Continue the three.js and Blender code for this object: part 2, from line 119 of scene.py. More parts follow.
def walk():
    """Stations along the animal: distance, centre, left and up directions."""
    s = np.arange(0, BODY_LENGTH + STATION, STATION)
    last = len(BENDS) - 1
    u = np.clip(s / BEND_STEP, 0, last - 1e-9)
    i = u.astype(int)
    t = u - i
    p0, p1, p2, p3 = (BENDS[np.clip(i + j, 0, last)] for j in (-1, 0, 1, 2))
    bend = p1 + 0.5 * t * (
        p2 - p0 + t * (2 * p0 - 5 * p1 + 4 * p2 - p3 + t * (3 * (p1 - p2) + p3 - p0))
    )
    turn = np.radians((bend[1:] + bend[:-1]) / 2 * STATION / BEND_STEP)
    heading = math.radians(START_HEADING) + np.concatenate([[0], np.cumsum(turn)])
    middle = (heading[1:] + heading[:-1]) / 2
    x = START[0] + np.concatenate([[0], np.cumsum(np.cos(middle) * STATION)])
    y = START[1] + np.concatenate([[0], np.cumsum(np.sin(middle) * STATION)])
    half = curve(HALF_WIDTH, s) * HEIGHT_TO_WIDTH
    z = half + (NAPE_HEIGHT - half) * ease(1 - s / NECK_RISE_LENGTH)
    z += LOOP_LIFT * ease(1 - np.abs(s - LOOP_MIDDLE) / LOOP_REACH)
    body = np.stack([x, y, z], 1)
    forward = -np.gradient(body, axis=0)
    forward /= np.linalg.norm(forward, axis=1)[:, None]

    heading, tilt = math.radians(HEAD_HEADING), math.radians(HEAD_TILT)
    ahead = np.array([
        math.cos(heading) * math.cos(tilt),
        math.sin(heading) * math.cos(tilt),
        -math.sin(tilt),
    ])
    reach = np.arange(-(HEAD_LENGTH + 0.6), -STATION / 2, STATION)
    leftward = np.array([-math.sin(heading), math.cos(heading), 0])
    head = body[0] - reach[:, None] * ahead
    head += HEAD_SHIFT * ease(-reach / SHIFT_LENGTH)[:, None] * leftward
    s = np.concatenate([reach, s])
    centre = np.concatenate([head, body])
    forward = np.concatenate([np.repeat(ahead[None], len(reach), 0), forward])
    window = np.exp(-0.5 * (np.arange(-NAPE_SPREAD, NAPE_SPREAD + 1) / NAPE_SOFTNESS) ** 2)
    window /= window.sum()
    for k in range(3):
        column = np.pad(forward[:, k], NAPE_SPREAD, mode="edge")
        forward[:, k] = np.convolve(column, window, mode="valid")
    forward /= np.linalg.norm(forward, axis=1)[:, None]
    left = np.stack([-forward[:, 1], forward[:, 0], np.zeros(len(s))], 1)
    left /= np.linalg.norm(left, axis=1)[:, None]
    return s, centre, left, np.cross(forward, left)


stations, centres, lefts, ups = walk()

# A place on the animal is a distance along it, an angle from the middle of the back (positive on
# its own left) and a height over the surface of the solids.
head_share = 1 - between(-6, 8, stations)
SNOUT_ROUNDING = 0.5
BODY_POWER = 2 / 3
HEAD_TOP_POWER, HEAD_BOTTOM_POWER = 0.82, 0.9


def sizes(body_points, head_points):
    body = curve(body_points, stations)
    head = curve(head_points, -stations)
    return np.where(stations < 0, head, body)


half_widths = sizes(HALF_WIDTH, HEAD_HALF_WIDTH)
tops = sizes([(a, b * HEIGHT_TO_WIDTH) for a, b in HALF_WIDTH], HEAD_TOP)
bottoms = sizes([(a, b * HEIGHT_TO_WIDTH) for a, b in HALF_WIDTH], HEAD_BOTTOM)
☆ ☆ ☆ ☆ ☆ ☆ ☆
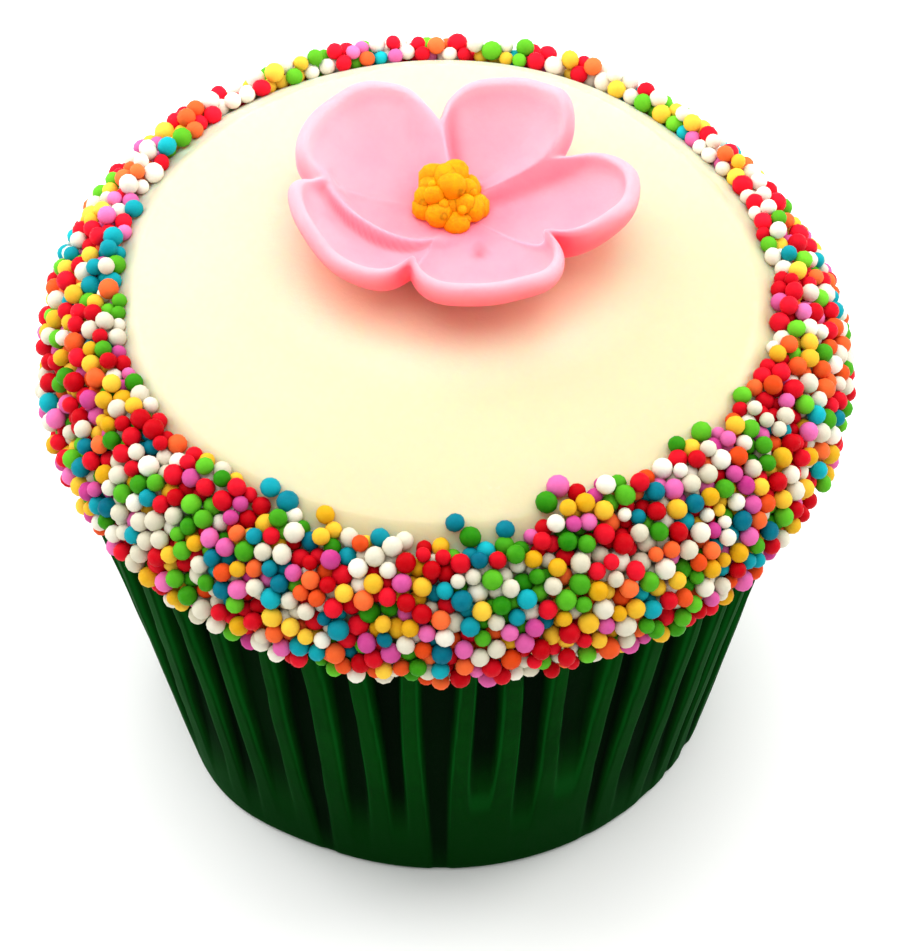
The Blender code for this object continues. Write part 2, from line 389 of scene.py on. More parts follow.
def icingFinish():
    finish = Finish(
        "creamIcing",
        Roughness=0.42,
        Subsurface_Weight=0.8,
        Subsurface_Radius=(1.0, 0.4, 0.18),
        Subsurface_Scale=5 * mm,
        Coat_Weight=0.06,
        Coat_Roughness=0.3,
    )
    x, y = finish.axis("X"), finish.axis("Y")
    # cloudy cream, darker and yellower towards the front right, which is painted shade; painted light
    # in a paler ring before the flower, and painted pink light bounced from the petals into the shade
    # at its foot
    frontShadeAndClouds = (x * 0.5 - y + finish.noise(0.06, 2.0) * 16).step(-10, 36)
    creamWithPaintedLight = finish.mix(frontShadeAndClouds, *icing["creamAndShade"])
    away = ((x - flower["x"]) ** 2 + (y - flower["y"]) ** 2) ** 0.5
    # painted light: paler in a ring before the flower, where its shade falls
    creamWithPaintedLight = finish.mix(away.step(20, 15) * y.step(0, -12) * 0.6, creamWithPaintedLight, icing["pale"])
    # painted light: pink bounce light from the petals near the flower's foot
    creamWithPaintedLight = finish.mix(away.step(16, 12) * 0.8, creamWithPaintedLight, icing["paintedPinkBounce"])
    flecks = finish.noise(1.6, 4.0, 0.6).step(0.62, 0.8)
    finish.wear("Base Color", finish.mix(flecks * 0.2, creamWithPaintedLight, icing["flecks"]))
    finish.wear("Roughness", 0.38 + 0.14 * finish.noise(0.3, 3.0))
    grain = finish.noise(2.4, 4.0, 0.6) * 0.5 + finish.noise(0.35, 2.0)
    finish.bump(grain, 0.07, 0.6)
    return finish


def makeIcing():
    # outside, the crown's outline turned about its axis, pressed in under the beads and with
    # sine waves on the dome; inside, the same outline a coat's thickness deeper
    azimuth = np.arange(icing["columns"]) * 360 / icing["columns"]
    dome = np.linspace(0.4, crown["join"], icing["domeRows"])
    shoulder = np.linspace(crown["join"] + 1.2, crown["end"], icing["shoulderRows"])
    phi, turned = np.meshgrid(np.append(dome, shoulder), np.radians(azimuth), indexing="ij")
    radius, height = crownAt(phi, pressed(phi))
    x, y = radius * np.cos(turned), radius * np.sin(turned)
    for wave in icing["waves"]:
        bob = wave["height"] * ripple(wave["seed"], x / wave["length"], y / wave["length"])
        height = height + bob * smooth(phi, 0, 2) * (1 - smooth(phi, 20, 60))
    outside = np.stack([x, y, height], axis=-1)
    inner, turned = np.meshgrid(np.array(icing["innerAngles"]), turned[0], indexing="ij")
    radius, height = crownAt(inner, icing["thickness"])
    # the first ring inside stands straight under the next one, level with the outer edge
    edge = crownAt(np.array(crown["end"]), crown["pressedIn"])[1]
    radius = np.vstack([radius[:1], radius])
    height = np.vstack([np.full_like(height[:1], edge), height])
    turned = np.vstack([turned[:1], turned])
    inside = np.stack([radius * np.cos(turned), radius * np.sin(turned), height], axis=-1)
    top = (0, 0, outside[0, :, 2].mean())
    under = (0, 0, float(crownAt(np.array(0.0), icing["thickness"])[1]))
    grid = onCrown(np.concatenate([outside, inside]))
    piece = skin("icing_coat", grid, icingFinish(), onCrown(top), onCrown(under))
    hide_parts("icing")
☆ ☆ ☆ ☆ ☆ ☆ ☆
Work to complete - Scan the records for the string "object". Copy each line in which it appears.

Solution to the problem -
Continue the three.js and Blender code for this object: part 2, from line 119 of scene.py. More parts follow.
The Blender code for this object continues. Write part 2, from line 389 of scene.py on. More parts follow.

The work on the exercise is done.